Guests served themselves and their neighbors from platters within reach, employing shared knives and fingers before the widespread use of individual forks. As culinary historian Ivan Day describes, “The table was a landscape of food, and diners were explorers navigating its richness.” This style gave rise to enduring dining terms: the “entrée” (the entrance or first course of the service), the “relevé” (the “remove” that replaced it), and the “sorbet” (a palate cleanser between major services). While the 18th-century service à la française was more refined than its medieval forebear, it remained, in essence, a glorified buffet where “the hot things get cold, and the cold things get warm,” as the French gastronome Grimod de la Reynière famously quipped.

The Innovator: Prince Alexander Borisovich Kurakin

The catalyst for change was a Russian diplomat, Prince Alexander Borisovich Kurakin (1752-1818).

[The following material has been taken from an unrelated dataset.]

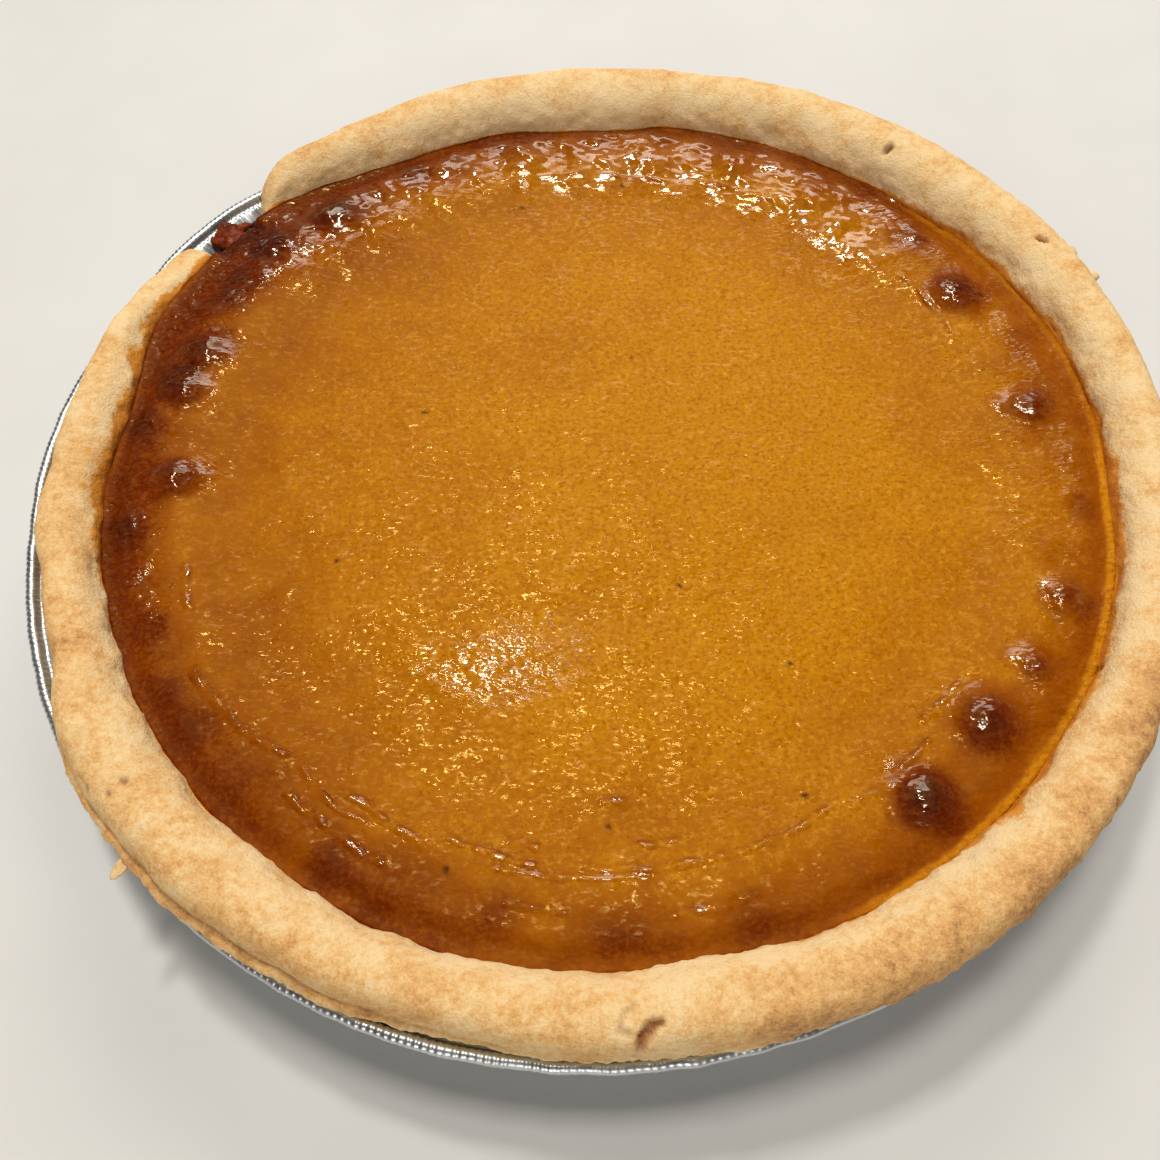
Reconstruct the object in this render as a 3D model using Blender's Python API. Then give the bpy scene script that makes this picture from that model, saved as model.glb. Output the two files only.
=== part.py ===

While the practice existed in Russian aristocratic circles earlier, Prince Kurakin is consistently credited by contemporary sources with introducing the style to Paris during his tenure as ambassador in the 1810s, with its widespread adoption flourishing in the 1830s. His lavish embassy dinners, where dishes were presented in a precise sequence and served individually to guests from platters by a regiment of servants, created a sensation. The French, initially skeptical, came to see this new method as the height of modern, sophisticated luxury. The style quickly crossed the Channel, championed by Victorian hosts in England seeking a new mode of disciplined elegance. As Lady Charlotte Campbell observed in 1832, “The Russian style of serving dinner… is now universally adopted in all fashionable houses.”

The New Ceremony: Sequential Opulence and Social Control

Service à la russe offered a fundamentally different expression of wealth and power. Opulence was demonstrated not through simultaneous abundance but through controlled, sequential presentation and an investment in human capital—the army of servants required to execute it flawlessly.

The meal progressed through a set menu of courses—typically soup, fish, entrée, roast, dessert—each presented one at a time. An impressive pièce montée (a decorative centerpiece) or a large roasted joint might be paraded before the guests for admiration—a nod to the old display—but then whisked away to a sideboard (dressoir) or kitchen for carving. Footmen, often in matching livery, would then serve each guest in turn, proceeding around the table in a strict hierarchy, offering dishes from the left and pouring wine from the right. This required a new suite of specialized tableware: individual place settings with multiple forks, knives, and glasses for each course, which in turn spurred the glass and ceramics industries.

This shift had profound social consequences. It enforced a new decorum and passivity upon guests, who were now served rather than serving themselves. As food historian Dr. Annie Gray points out, “It turned diners into an audience for a performance directed by the host.” Furthermore, because each dish was presented individually, refusing it became a social slight. Consequently, guests were often compelled to eat far more than their ancestors at medieval feasts, who could pick and choose from the groaning board. The English author Captain R. H. Gronow remarked in his Reminiscences (1862) that under the new style, “a man dines twice as much as he used to do.”

Lasting Legacy: The Foundation of Modern Fine Dining

The triumph of service à la russe by the late Victorian era established the foundational grammar of modern Western fine dining. It created the structure of the multi-course tasting menu, elevated the role of the server, and made the individual plate—its composition, balance, and artistry—the focal point of culinary expression. The older service à la française survived only in the form of the buffet or cocktail reception.

Ultimately, the shift from à la française to à la russe reflects a broader societal move from communal, public display to individualized, disciplined experience. It replaced the banquet table as a landscape of shared plenty with the dinner party as a tightly choreographed theater of status, where luxury was measured not just by what was on the table, but by the meticulous ceremony of how it arrived there.